Pagine Ebraiche – Libri in valigia
Uri Orlev, la Memoria scolpita nel cuore
Più che un consiglio, un ricordo di Uri Orlev. Nel settembre 2007, a Mantova, abbiamo portato in scena lo spettacolo L’Isola in via degli uccelli, forse il libro più conosciuto dello scrittore israeliano, nato Yurek Orlewskiad, in una famiglia borghese di Varsavia. Erano passati appena sette anni da quando era stato istituito il Giorno della Memoria e il libro semibiografico di Orlev era piuttosto innovativo nel panorama letterario italiano per ragazzi sulla Shoah. Alle tante domande a lui rivolte dal pubblico rispose lì – come altrove – con grande affetto, mai mostrando un segno di noia o lontananza. I lettori, adulti e bambini, erano tanti e sparsi per il mondo, dall’America fino all’Italia. Orlev li considerava i suoi compagni di viaggio preferiti. Insieme percorrevano le sue storie vere o inventate, tragiche o buffe. Storie di resilienza alla persecuzione nazista, di sopravvivenza nel ghetto, nel silenzio del quarto piano di un edificio diroccato, ma anche racconti avventurosi e di fantascienza leggeri e un poco didattici, scritti per accompagnare la crescita dei piccolini. Il suo tono era onesto e sincero, privo di paternalismo e retorica.

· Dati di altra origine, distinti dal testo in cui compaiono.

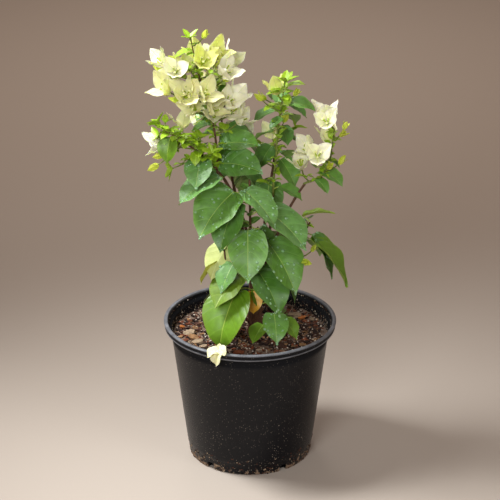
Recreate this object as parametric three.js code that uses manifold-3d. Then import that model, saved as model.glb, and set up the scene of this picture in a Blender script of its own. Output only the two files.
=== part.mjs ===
// A young white bougainvillea in a black plastic nursery pot.
// Units are millimetres, +Z is up, and the origin is the middle of the pot's flat underside.
// Headings are degrees round +Z from +X, so -90 faces the front; rises and pitches are degrees above level.

import * as THREE from 'three';
import { mergeVertices } from 'three/addons/utils/BufferGeometryUtils.js';
import Module from 'manifold-3d';

const wasm = await Module();
wasm.setup();

// ---------------------------------------------------------------- driving sizes

const CLEAR = 0.3; // gap between pieces that touch
const LEAF_GAP = 0.5; // least gap between one mass and anything that is not its own

const POT = {
  height: 197,
  baseRadius: 83.5,
  taper: 0.132, // growth of the outer radius for each millimetre of height
  wall: 1.8,
  floor: 2.6,
  footRing: { height: 17, step: 0.6 },
  lip: { radius: 117.3, inner: 111.7, beadHeight: 2.6, skirtRadius: 115.9, depth: 9, throat: 7 },
  segments: 36,
};
const DRAIN = { count: 5, firstHeading: -129.5, width: 12, height: 9.5, depth: 16 };
const SOIL = { level: 175, sideGap: 1, segments: 36, rings: 6, flatRadius: 30, bump: 2.6 };

const TRUNK = {
  foot: [8, 2],
  lean: [-2, -2],
  height: 39,
  footRadius: 13.5,
  waistRadius: 9.6,
  topRadius: 10.4,
  sides: 14,
};
const BOUGH_RING = 7.2; // the boughs stand this far from the middle of the trunk's top
const LIMB_SIDES = 6;
const STEM_SIDES = 5;
const STEM_STEP = 22;
const TWIG = { radius: 1, bend: 10 };
const SIDE_TWIG = { length: 18, rise: 20, turn: 80, share: 0.3 }; // further blooms on the same twig

// Leaves: widths and thicknesses are shares of the blade's length, angles are degrees.
const LEAF = {
  width: 0.8,
  thick: 0.014,
  fold: 14,
  arch: 36, // from base to tip, with the stated pitch at the share called level
  level: 0.2,
  outline: { blunt: 0.42, full: 1.8, taper: 1.1 }, // round at the foot, full, then drawn out to the tip
  large: 48, // blades longer than this have three cross sections, middling ones two, small ones one
  middling: 27,
  sections: { large: [0.1, 0.38, 0.72], middling: [0.14, 0.58], small: [0.38] },
  petiole: { share: 0.28, radius: 0.9, lift: 30, droop: 0.3 },
};
// Whorls: lean is each petal's angle off the stem's line, cup is how far its tip bends back in.
const BRACT = { length: 32, width: 0.7, widest: 0.46, lean: 44, fold: 8, cup: 0.18, hub: 1.8, jitter: 6 };
const BUD = { length: 14, width: 0.42, widest: 0.46, lean: 27, fold: 5, cup: 0.16, hub: 1.3 };
const SPROUT = { length: 17, width: 0.42, widest: 0.42, lean: 58, fold: 10, cup: -0.06, hub: 1.3, jitter: 18 };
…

In un’intervista Uri ricordò al pubblico “con dolore e angoscia che la Shoah è un evento spaventoso, però umano. La gente cercava di trarre il meglio da ogni momento, accarezzare il figlio, mangiare con dignità finché fosse stato possibile, anche innamorarsi”. Appunto, innamorarsi. E in bel mezzo al racconto tragico e rocambolesco di sopravvivenza di due fratelli orfani di madre morta nell’ospedale del ghetto e abbandonati dal padre che ha scelto di raggiungere l’esercito polacco, Alex, il protagonista de L’Isola in via degli uccelli, si innamora della ragazzina che vive nell’edifico di fronte, dall’altra parte del muro del ghetto. Un segno di umanità, di quel “meglio da trarre in ogni momento” di cui parla Uri. Lui, che a differenza di Alex, non vedrà il padre tornare nel ghetto per portare via i figli sopravvissuti. Avrà la zia vicino fino all’internamento a Bergen Belsen. Qui, la lunga prigionia attraversata con il fratello Kazik e con la forza di comporre poesie nel lager, poi pubblicate nel 2005 in un volume per Yad Vashem.

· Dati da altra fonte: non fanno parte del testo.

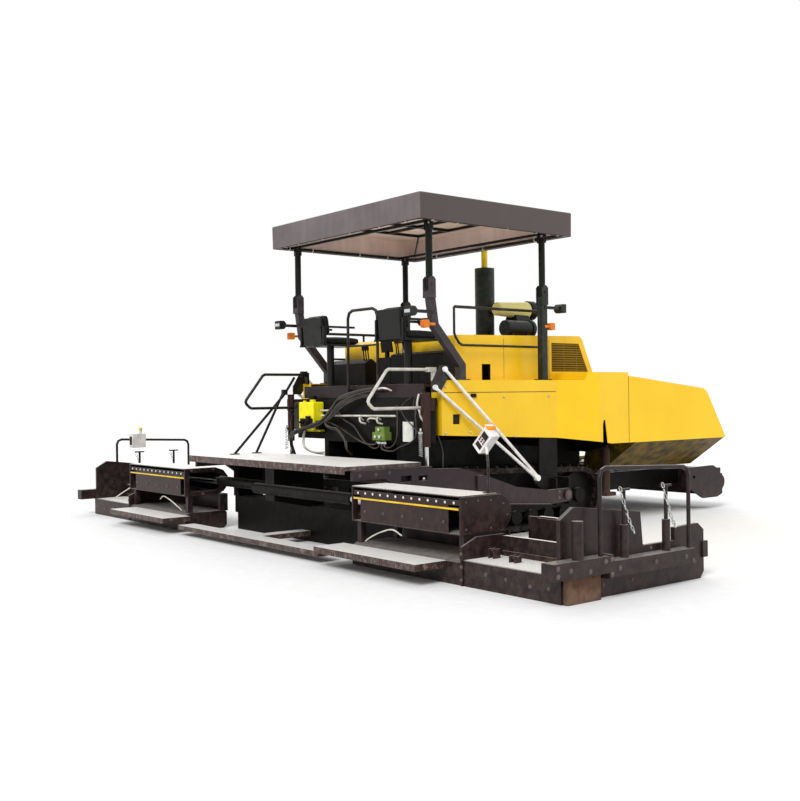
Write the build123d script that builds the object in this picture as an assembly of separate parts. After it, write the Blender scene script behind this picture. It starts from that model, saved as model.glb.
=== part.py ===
"""Tracked concrete paver with a 9 m screed, in millimetres.

The machine frame used in this file has +X forward (the way it paves), +Y to the
machine's left, +Z up, X = 0 at the rear edge of the operator's deck, Y = 0 on the
centre line and Z = 0 on the ground. What is written out is moved along X so that
the origin lies under the middle of the machine. Left-hand pieces are modelled at
positive Y and mirrored for the right.
"""

import math
import os

from build123d import *

os.makedirs("parts", exist_ok=True)

# Overall places
rear_reach = 1750           # rear edge of the footboards, behind the deck's edge
front_reach = 5460          # front of the push rollers
half_width = 4500           # over the end beams
sides = (("left", 1), ("right", -1))

# Tractor body
body_half = 1330            # outside of the yellow side covers
hood_half = body_half - 280
deck_half = body_half - 170
deck_top = 1730
shelf_top = 1770
cover_low = 1090
sheet = 8                   # body panels
frame_inner = 660           # inside of the long frame beams
frame_outer = 740
frame_low = 330
tunnel_top = 1090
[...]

Alla domanda se la grande quantità di letteratura sulla Shoah rischia di banalizzarla, Orlev rispondeva: “Se la narrazione è quella che rimane scolpita nel cuore del giovane lettore, lascerà un segno forte nella sua memoria e nella sua vita”. I suoi libri lasciavano questo segno. L’invito, ancor più ora che a Uri abbiamo dovuto dire addio, è a leggerli e a scolpirli nel cuore.